Le Quotidien du Pharmacien.- Quels sont les principaux effets sur l'homme de longs séjours en impesanteur ?
Marie-Pierre Bareille.- L'adaptation de l'organisme à l'impesanteur touche de nombreux systèmes physiologiques. Au retour sur Terre, cette adaptation se traduit par tous les effets négatifs de l'impesanteur sur l'organisme. Les astronautes se déconditionnent, notamment sur le plan cardiovasculaire, ce qui entraîne par exemple une hypotension orthostatique aux mécanismes multifactoriels : à la fois cardiovasculaires et musculaires (fonte musculaire). Au niveau musculaire, on observe une modification des fibres. Les fibres sont, après un long séjour dans l'espace, plutôt de type rapide ce qui rend le muscle plus fatigable. Sur le plan métabolique, on constate également une plus grande résistance à l'insuline. Le muscle est alors moins capable d'utiliser le glucose.
La principale raison des modifications cardiovasculaires en impesanteur est l'hypovolémie liée à la re-répartition des fluides sanguins qui remontent vers la partie haute du corps, ce qui a pour conséquence de diminuer la volémie du fait d'un feed-back hormonal.
On observe également une baisse de l'immunité et une déminéralisation osseuse.
Au total, comme toutes les agences spatiales, nous cherchons à développer des contre-mesures aptes à contrecarrer tous les effets négatifs de l'impesanteur.
En quoi consiste une étude de simulation d'impesanteur et quels en sont les objectifs ?
On utilise un modèle d'étude d'alitement standard, ou « bed rest », qui consiste en un alitement anti-orthostatique avec la tête plus bas que les pieds. Le lit est incliné selon un angle de - 6° par rapport à l'horizontal qui permet de reproduire les conditions du transfert liquidien observé dans l'espace. C'est un modèle d'inactivité qui amène les mêmes modifications musculaires qu'en impesanteur. Les volontaires sont déconditionnés sur le plan cardiovasculaire. On retrouve également les modifications du système immunitaire. Ce modèle est assez fiable.

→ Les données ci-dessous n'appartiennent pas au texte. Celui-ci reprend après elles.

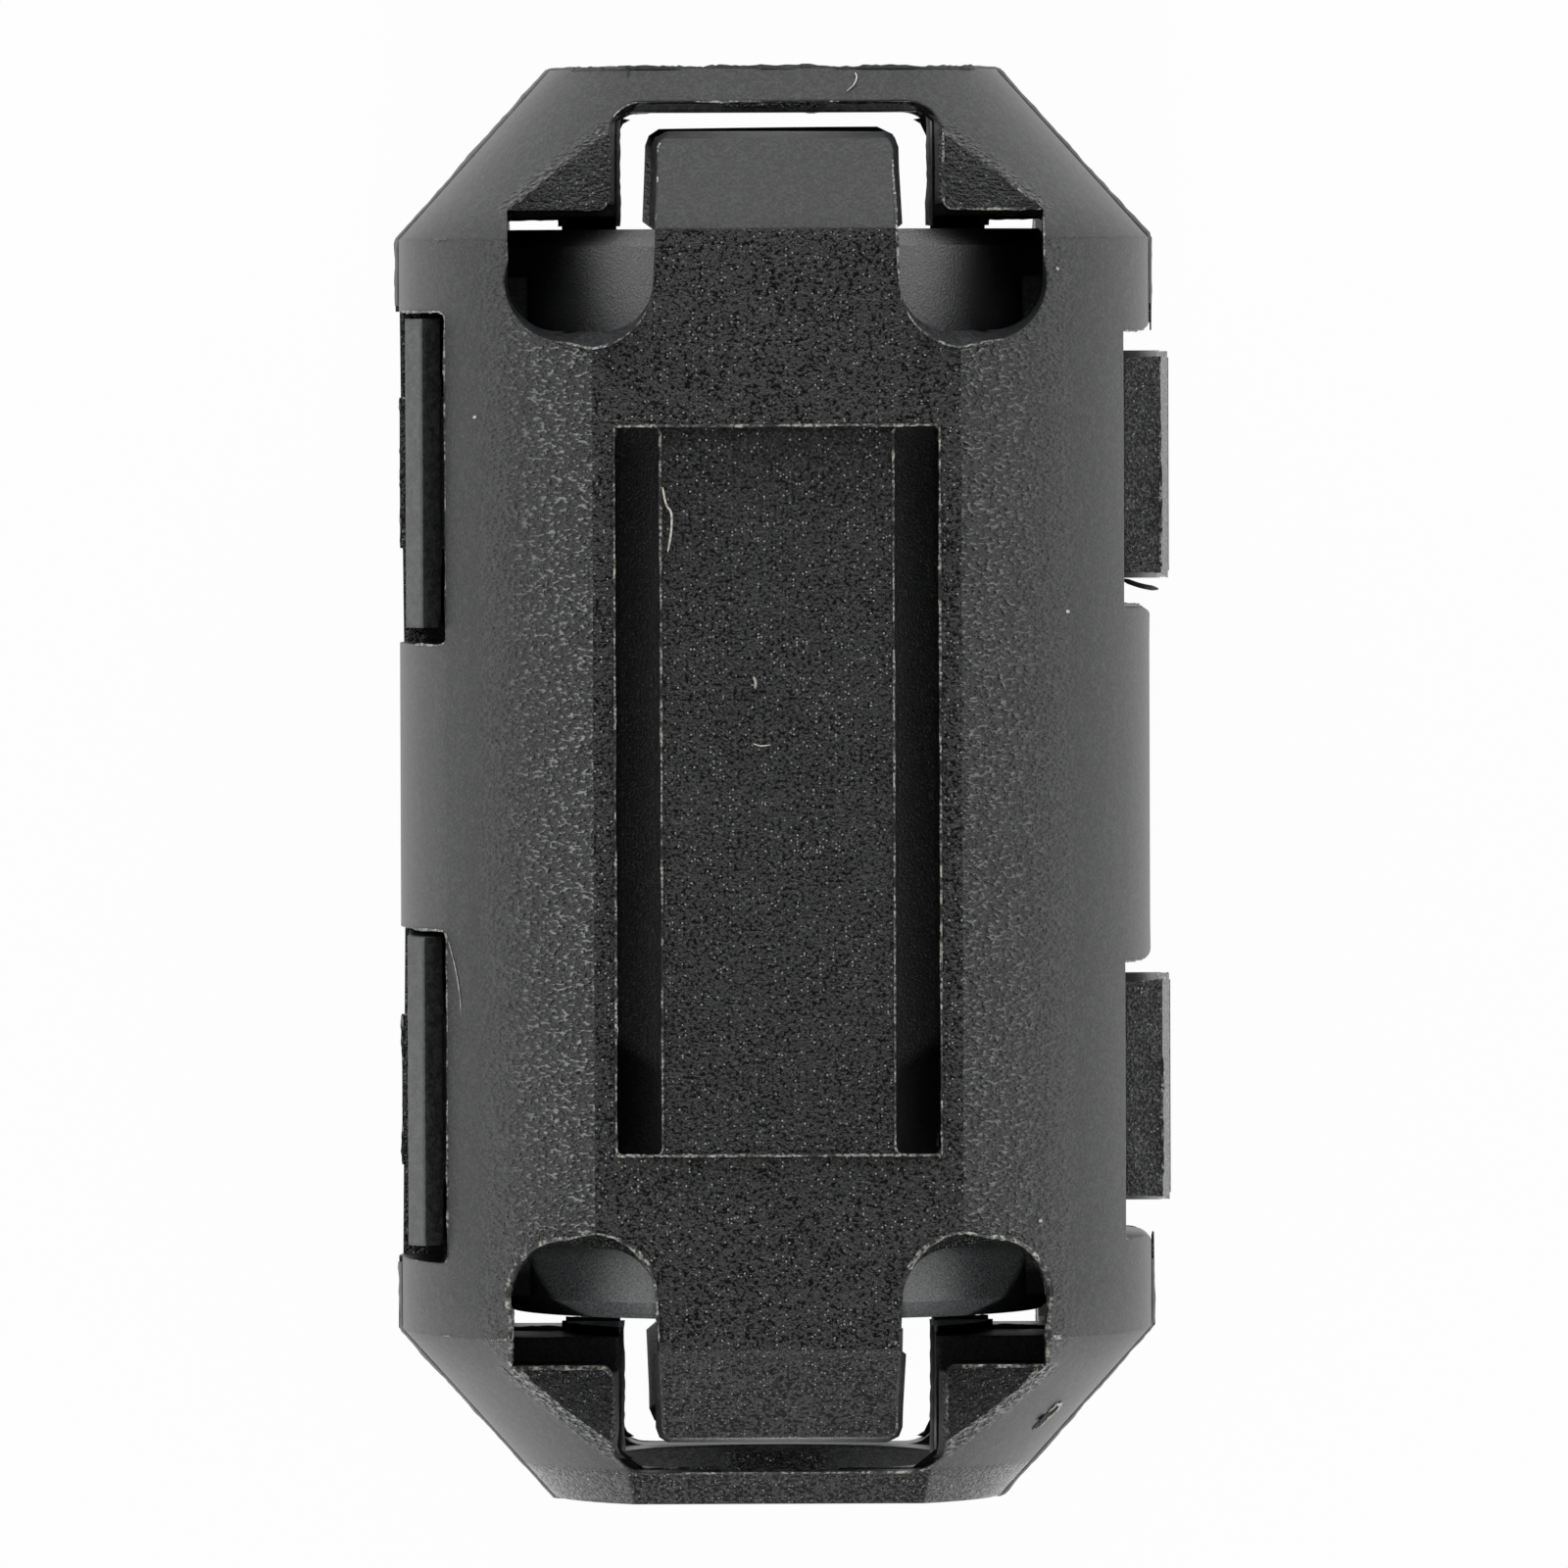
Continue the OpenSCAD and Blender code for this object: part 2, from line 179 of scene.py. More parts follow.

L'objectif de ces études au sol est de développer de nouvelles contre-mesures pour maintenir les astronautes en forme. Concernant l'étude d'alitement en cours, 16 équipes scientifiques ont été sélectionnées. L'enjeu, c'est de mettre au point un protocole qui n'amène pas d'interférences entre les différentes études et qui soit acceptable sur le plan éthique et humain.
L'étude dont vous êtes responsable évaluera l'intérêt d'une association de compléments alimentaires. Quelle est la formule utilisée, et quels en sont les objectifs ?
Il s'agit d'un cocktail composé d'anti-oxydants, d'anti-inflammatoires, d'oméga-3, de vitamine E et de sélénium. Cette formule de produits alimentaires est supposée avoir une action synergique sur certains des effets métaboliques observés dans l'espace. Ces ingrédients ont déjà donné de bons résultats dans des études antérieures sur certains paramètres tels que la déminéralisation osseuse ou la fonte musculaire. Pour l'essentiel, il s'agit de polyphénols extraits de plantes alimentaires (oignon, vigne, verveine, bugle, caféier…). En associant des polyphénols à des oméga 3, l'idée est de rendre moins important le rôle de l'exercice physique dans l'arsenal des contre-mesures. Car outre le fait qu'on observe un amaigrissement des astronautes lié à l'activité physique, cela coûte du « temps astronaute »…
Ce type d'étude est mené depuis plusieurs années. Que reste-t-il à explorer dans ce domaine ?
L'objectif est de parvenir à un mix entre activité physique et supplémentation. On a déjà testé la gravité artificielle, les plateformes vibrantes. Quel régime appliquer, durant quelle durée ? Tout cela constitue des questions encore ouvertes. Ensuite, l'autre application de nos études au sol concerne aussi potentiellement la médecine classique, notamment pour tout ce qui concerne les patients alités. Nos modèles alimentent également les études de vieillissement accéléré. L'avantage de nos études intégrées, c'est aussi de pouvoir croiser des résultats qu'on n'aurait pas sur des études classiques.
Quelles sont actuellement les prescriptions d'activité physique et les traitements délivrés aux astronautes ?
Actuellement ils sont contraints à 2 heures d'activité physique par jour sur l'exerciseur à contre-résistance ARED. Il n'y a pas de traitement de fond, mais des consultations confidentielles avec le médecin qui suit la mission permettent de prendre en charge la plupart des incidents médicaux. Une large trousse d'urgence équipe bien sûr chaque vaisseau et est à la disposition des astronautes.